Phillip Danault a un petit côté bout-en-train qui le rend attachant auprès de ses coéquipiers: les partisans montréalais l'ont vu ingurgiter sans gêne une pointe de pizza après que le Canadien eut éliminé les Golden Knights de Vegas en six matchs, le soir de la Saint-Jean-Baptiste, pour atteindre la finale de la Coupe Stanley.
Il n'a pas trop tardé à se faire des amis dans le vestiaire des Kings, apparemment.

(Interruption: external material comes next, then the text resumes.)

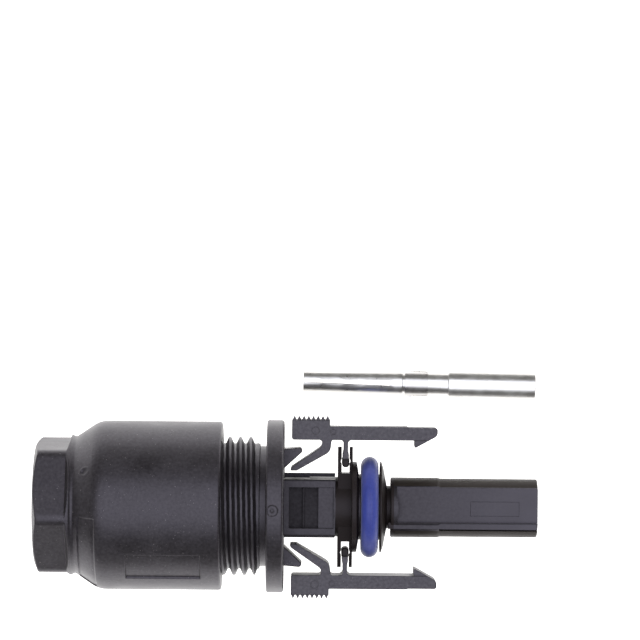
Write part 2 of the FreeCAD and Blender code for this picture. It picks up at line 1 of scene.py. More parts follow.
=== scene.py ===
# %% [markdown]
# # A solar cable coupler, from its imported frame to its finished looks
# The coupler is a black moulded connector about 72 mm long: a screw cap, a threaded housing with a
# flange, two rocker latch arms, a keyed nose with a blue sealing ring, and a tin-plated crimp contact
# that lies beside it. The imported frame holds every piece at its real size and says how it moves. This
# lesson gives each visible piece the shape and finish of the real one.

# %% Load the frame
import math

import bpy
import numpy as np
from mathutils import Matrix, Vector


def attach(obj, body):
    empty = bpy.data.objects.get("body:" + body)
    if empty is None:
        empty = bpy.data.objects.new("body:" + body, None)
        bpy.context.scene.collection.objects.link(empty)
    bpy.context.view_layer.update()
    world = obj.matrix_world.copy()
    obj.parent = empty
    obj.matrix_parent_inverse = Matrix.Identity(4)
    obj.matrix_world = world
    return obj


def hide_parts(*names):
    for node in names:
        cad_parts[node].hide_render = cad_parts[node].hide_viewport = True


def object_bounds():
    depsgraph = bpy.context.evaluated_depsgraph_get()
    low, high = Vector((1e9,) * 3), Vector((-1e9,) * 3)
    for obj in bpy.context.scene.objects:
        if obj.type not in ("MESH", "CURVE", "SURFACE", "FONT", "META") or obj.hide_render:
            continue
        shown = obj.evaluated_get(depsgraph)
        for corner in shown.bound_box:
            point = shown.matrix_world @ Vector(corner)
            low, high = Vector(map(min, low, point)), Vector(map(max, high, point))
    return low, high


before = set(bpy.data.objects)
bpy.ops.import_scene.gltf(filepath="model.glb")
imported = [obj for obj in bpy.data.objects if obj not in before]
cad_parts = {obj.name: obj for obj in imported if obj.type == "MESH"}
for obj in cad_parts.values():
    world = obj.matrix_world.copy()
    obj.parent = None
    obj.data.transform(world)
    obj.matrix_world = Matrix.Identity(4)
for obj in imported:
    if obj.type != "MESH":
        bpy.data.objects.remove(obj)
cad_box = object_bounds()
MM = 0.001
print("whole object, mm:", [round(v / MM, 1) for v in cad_box[1] - cad_box[0]])

# %% [markdown]
# ## Camera
# The connector is seen from straight above through a long lens, half a metre away, with the contact in
# the upper half of the picture. A camera with no rotation already looks down along -Z with +Y up, so
# it only needs a place. A turn of half a degree about Z gives the slight slope that the connector has.

# %% Camera above the table
SENSOR = 36.0
CAMERA_PLACE = (4.98 * MM, 27.03 * MM, 494.8 * MM)
CAMERA_TURN = 0.5
VIEW_WIDTH = 92.7536 * MM

camera_data = bpy.data.cameras.new("camera")
camera_data.sensor_width = SENSOR
camera_data.lens = SENSOR * CAMERA_PLACE[2] / VIEW_WIDTH
camera = bpy.data.objects.new("camera", camera_data)
camera.location = CAMERA_PLACE
camera.rotation_euler = (0, 0, math.radians(CAMERA_TURN))
bpy.context.scene.collection.objects.link(camera)
bpy.context.scene.camera = camera
print("lens, mm:", round(camera_data.lens, 1))

# %% [markdown]
# ## Studio
# Black plastic shows its shape only by what it mirrors. A soft light overhead gives the sheen on
# everything that faces up, and the dim surroundings leave the slopes dark. The table is a light table
# that glows by itself, so there is hardly a shadow and every lower edge mirrors it as a light rim. A
# lamp could do the same from below, but a glowing table needs nothing hidden under it. The pale wall
# far away is seen by the camera alone, so it never shows in the plastic.

# %% Floor, wall and light
def emission_material(name, colour, strength):
    material = bpy.data.materials.new(name)
    material.use_nodes = True
    tree = material.node_tree
    tree.nodes.clear()
    glow = tree.nodes.new("ShaderNodeEmission")
    glow.inputs["Color"].default_value = (*colour, 1)
    glow.inputs["Strength"].default_value = strength
    out = tree.nodes.new("ShaderNodeOutputMaterial")
    tree.links.new(glow.outputs[0], out.inputs["Surface"])
    return material


TABLE_GLOW = 1.5


def floor_material():
    material = bpy.data.materials.new("white_table")
    material.use_nodes = True
    shader = material.node_tree.nodes["Principled BSDF"]
    shader.inputs["Base Color"].default_value = (0.93, 0.925, 0.91, 1)
    shader.inputs["Roughness"].default_value = 0.9
    shader.inputs["Specular IOR Level"].default_value = 0.1
    shader.inputs["Emission Color"].default_value = (1.0, 0.985, 0.955, 1)
    shader.inputs["Emission Strength"].default_value = TABLE_GLOW
    return material


def new_object(name, mesh):
    made = bpy.data.objects.new(name, mesh)
    bpy.context.scene.collection.objects.link(made)
    return made


def disc_mesh(name, radius, z, steps=96):
    turns = [2 * math.pi * i / steps for i in range(steps)]
    mesh = bpy.data.meshes.new(name)
    points = [(radius * math.cos(a), radius * math.sin(a), z) for a in turns]
    mesh.from_pydata(points, [], [tuple(range(steps))])
    return mesh


def wall_mesh(name, radius, z0, z1, steps=96):
    turns = [2 * math.pi * i / steps for i in range(steps)]
    points = [(radius * math.cos(a), radius * math.sin(a), z) for z in (z0, z1) for a in turns]
    faces = [(i, (i + 1) % steps, steps + (i + 1) % steps, steps + i) for i in range(steps)]
    mesh = bpy.data.meshes.new(name)
    mesh.from_pydata(points, [], faces)
    return mesh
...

«C'est un petit ricaneur (goofball), explique Trevor Moore en riant. Il est toujours heureux, jamais frustré. Sa compagnie est plaisante. Il va se joindre à une conversation et simplement se mettre à sourire puis ça va te faire rire. C'est difficile à expliquer. Je le vois le matin et il me fait glousser de rire.»
«Les gars l'adorent, indique le journaliste Dennis Bernstein. Il est très modeste. C'est simplement un très bon gars. Toujours en train de sourire, heureux d'être là. Il est reconnaissant pour tout.»
Loin des projecteurs
À bien des égards, Los Angeles était une destination parfaite pour Danault. Son style de jeu correspond bien à la mentalité de cols bleus de l'équipe sur la patinoire. Et le climat et l'ambiance décontractée, propice à la détente de Los Angeles lui permettent d'être lui-même, de mener tranquillement sa vie de père de famille, loin des projecteurs. Parmi les géants que sont Lebron James et Aaron Donald, Danault n'est qu'une personne comme les autres.
«C'est un leader silencieux, résume Bernstein. Il est tellement un bon gars que l'un des surnoms de son trio est "the nice line". Moore, Arvidsson et lui, ce sont tous de bons gars.»
Malheureusement pour le Canadien, le «bon gars» est passé à autre chose.